Thursday, 30 October 2014

energie-wende oder junck bonds

Lately, the press regarding the Transatlantic Trade and Investment Partnership treaty has mostly been lately either smug resignation to the inevitable or nebulous fears that come across a bit feeble and embarrassing for the agreement’s opposition.

Naked Capitalism, however, delivers an accessible and literate summary of the arguments and developments that are coinciding with Germany turning sour on the whole deal with America with its perceptions and understanding of what’s at stake matured and appropriately jaded. Aside from the mutual watering-down of environmental- and labour-regulations and other concerns, there is more over the clear potential for corruption with revolving-door commissars and “judges” to act as the court of last appeal in disputes between member states and businesses.
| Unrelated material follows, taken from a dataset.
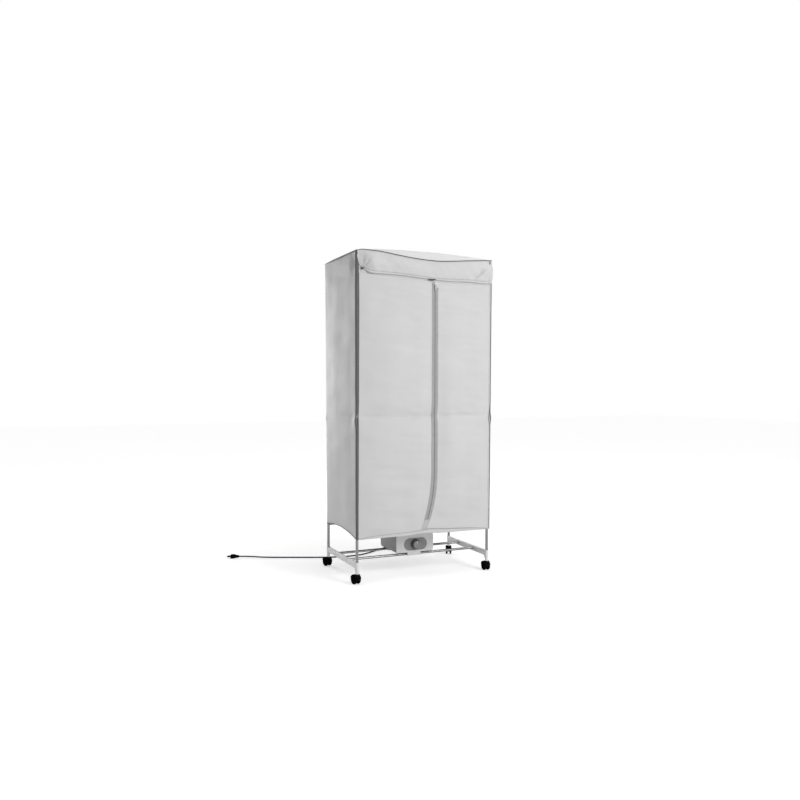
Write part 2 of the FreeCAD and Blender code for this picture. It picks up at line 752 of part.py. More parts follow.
def valance_section(x, y, out_x, out_y, seam_z, hem_z, belly=1.0):
    """Upright section of the flap: it hangs from its seam and bellies outwards."""
    mid_z = 0.5 * (seam_z + hem_z) - 0.08 * (seam_z - hem_z)
    mid_out = VALANCE_TOP_OUT + belly * (VALANCE_MID_OUT - VALANCE_TOP_OUT)
    hem_out = VALANCE_TOP_OUT + belly * (VALANCE_HEM_OUT - VALANCE_TOP_OUT)

    def at(out, z):
        return Vector(x + out_x * out, y + out_y * out, z)

    outer = [at(VALANCE_TOP_OUT, seam_z), at(mid_out, mid_z), at(hem_out, hem_z)]
    t = VALANCE_THICK
    inner = [
        at(hem_out - t, hem_z),
        at(mid_out - t, mid_z),
        at(VALANCE_TOP_OUT - t, seam_z - 0.5),
    ]
    edges = [
        Part.Arc(*outer).toShape(),
        Part.LineSegment(outer[2], inner[0]).toShape(),
        Part.Arc(*inner).toShape(),
        Part.LineSegment(inner[2], outer[0]).toShape(),
    ]
    return Part.Wire(edges)


def valance():
    """Front flap: drawn up to the corner at its left end, puffed round it at the right."""
    deep = half_deep(EAVES_Z)
    wide = half_wide(EAVES_Z)
    diagonal = math.sqrt(0.5)
    _, corner_seam, corner_hem, _ = VALANCE_STATIONS[-1]
    wires = []
    for x, seam_z, hem_z, belly in VALANCE_LEFT_END:
        wires.append(valance_section(x, -deep, 0, -1, seam_z, hem_z, belly))
    for x, seam_z, hem_z, _ in VALANCE_STATIONS[2:-1]:
        wires.append(valance_section(x, -deep, 0, -1, seam_z, hem_z))
    corner = valance_section(
        wide, -deep, diagonal, -diagonal, corner_seam, corner_hem + VALANCE_CORNER_RISE,
        VALANCE_CORNER_BELLY,
    )
    wires.append(corner)
    for along, rise, belly in VALANCE_RIGHT_END:
        wires.append(
            valance_section(wide, -deep + along, 1, 0, EAVES_Z - 1.5, corner_hem + rise, belly)
        )
    return Part.makeLoft(wires, True, True)


def top_piping():
    """Round piping in the roof's seams: drooping across the front, straight elsewhere."""
    deep = half_deep(EAVES_Z)
    wide = half_wide(EAVES_Z)
    clear = PIPING_R + 0.15
    front = []
    for x, seam_z, _, _ in VALANCE_STATIONS:
        place = Vector(x, -deep - clear, seam_z + clear)
        circle = Part.Circle(place, Vector(1, 0, 0), PIPING_R).toShape()
        front.append(Part.Wire([circle]))
    pieces = [Part.makeLoft(front, True, True)]
    z = EAVES_Z + 1.2
    for side in (-1, 1):
        x = side * (wide + clear)
        pieces.append(bar((x, -deep + 7, z), (x, deep, z), PIPING_R))
    pieces.append(bar((-wide, deep + clear, z), (wide, deep + clear, z), PIPING_R))
    return group(pieces)


def floor_cloth():
    """Cloth across the bottom, open round the posts and the heater."""
    z = FLOOR_CLOTH_Z
    x = half_wide(z) - CLOTH
    y = half_deep(z) - CLOTH
    shape = box(-x, x, -y + 0.4, y, z, z + CLOTH)
    for _, side_x, side_y in CORNERS:
        px = side_x * POST_X
        py = side_y * POST_Y
        shape = shape.cut(bar((px, py, z - 5), (px, py, z + 5), POST_R + 0.5))
        outside = box(
            min(px, px + side_x * 20), max(px, px + side_x * 20),
            min(py, py + side_y * 20), max(py, py + side_y * 20), z - 5, z + 5,
        )
        shape = shape.cut(outside)
    return shape.cut(case_block(1.0))


def build_cover():
    right = side_sheet()
    keep("cover_right_side", right)
    keep("cover_left_side", mirrored_x(right))
    keep("cover_back", back_sheet())
    keep("cover_roof", roof())
    keep("cover_header", header())
    keep("cover_valance", valance())
    keep("cover_floor_cloth", floor_cloth())
    keep("door_left", door_left())
    keep("door_right", door_right())
    keep("zip_tape_left", zip_tape(-1, DOOR_TOP_MID_Z - 1))
    keep("zip_tape_right", zip_tape(1, TAPE_TOP_Z))
    keep("zip_slider", zip_slider())
    keep("zip_pull", zip_pull())
    binding = corner_binding()
    keep("corner_bindings", group([binding, mirrored_x(binding)]))
    keep("top_piping", top_piping())


# ---- heater ----------------------------------------------------------------------
def case_block(grow):
    """Outer form of the heater's bowl, larger all round by grow."""
    x = CASE_HALF - 3 + grow
    front = CASE_FRONT_Y + FASCIA_THICK - grow
    back = CASE_BACK_Y + grow
    bottom = CASE_BOTTOM_Z - grow
    top = CASE_TOP_Z + 50
    block = box(-x, x, front, back, bottom, top)
    belly = [
        e for e in block.Edges
        if e.BoundBox.ZMax < bottom + 0.01 and e.BoundBox.YMin > back - 0.01
    ]
    block = block.makeFillet(CASE_BELLY_R + grow, belly)
    plan = box(-x, x, front, back, bottom, top)
    uprights = [
        e for e in plan.Edges
        if e.BoundBox.ZMax - e.BoundBox.ZMin > 1 and e.BoundBox.YMin > back - 0.01
    ]
    plan = plan.makeFillet(CASE_UPRIGHT_R + grow, uprights)
    keel = box(-x, x, front, back, bottom, top)
    sides = [
        e for e in keel.Edges
        if e.BoundBox.ZMax < bottom + 0.01 and e.BoundBox.YMax - e.BoundBox.YMin > 1
    ]
    keel = keel.makeFillet(CASE_KEEL_R + grow, sides)
    return block.common(plan).common(keel)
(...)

It is this last point that is focusing Germany’s awareness—what with the German government already at the mercy of the trade courts and one foreign energy concern’s self-interests over the country’s resolution to wean itself away from nuclear power. Germany faces reparations for losses the company will incur due to this decision—and the company’s right to seek compensation for its investors is already enshrined in legislation that could override a stand taken by the state. Settlement was eventually reached without invoking arbitration—which is a very Byzantine process by design—but if the legal framework is unraveled and corporate bullying is made easier and pushed out of view, it is not hard to imagine that Germany’s energy-reform could have taken a very different trajectory.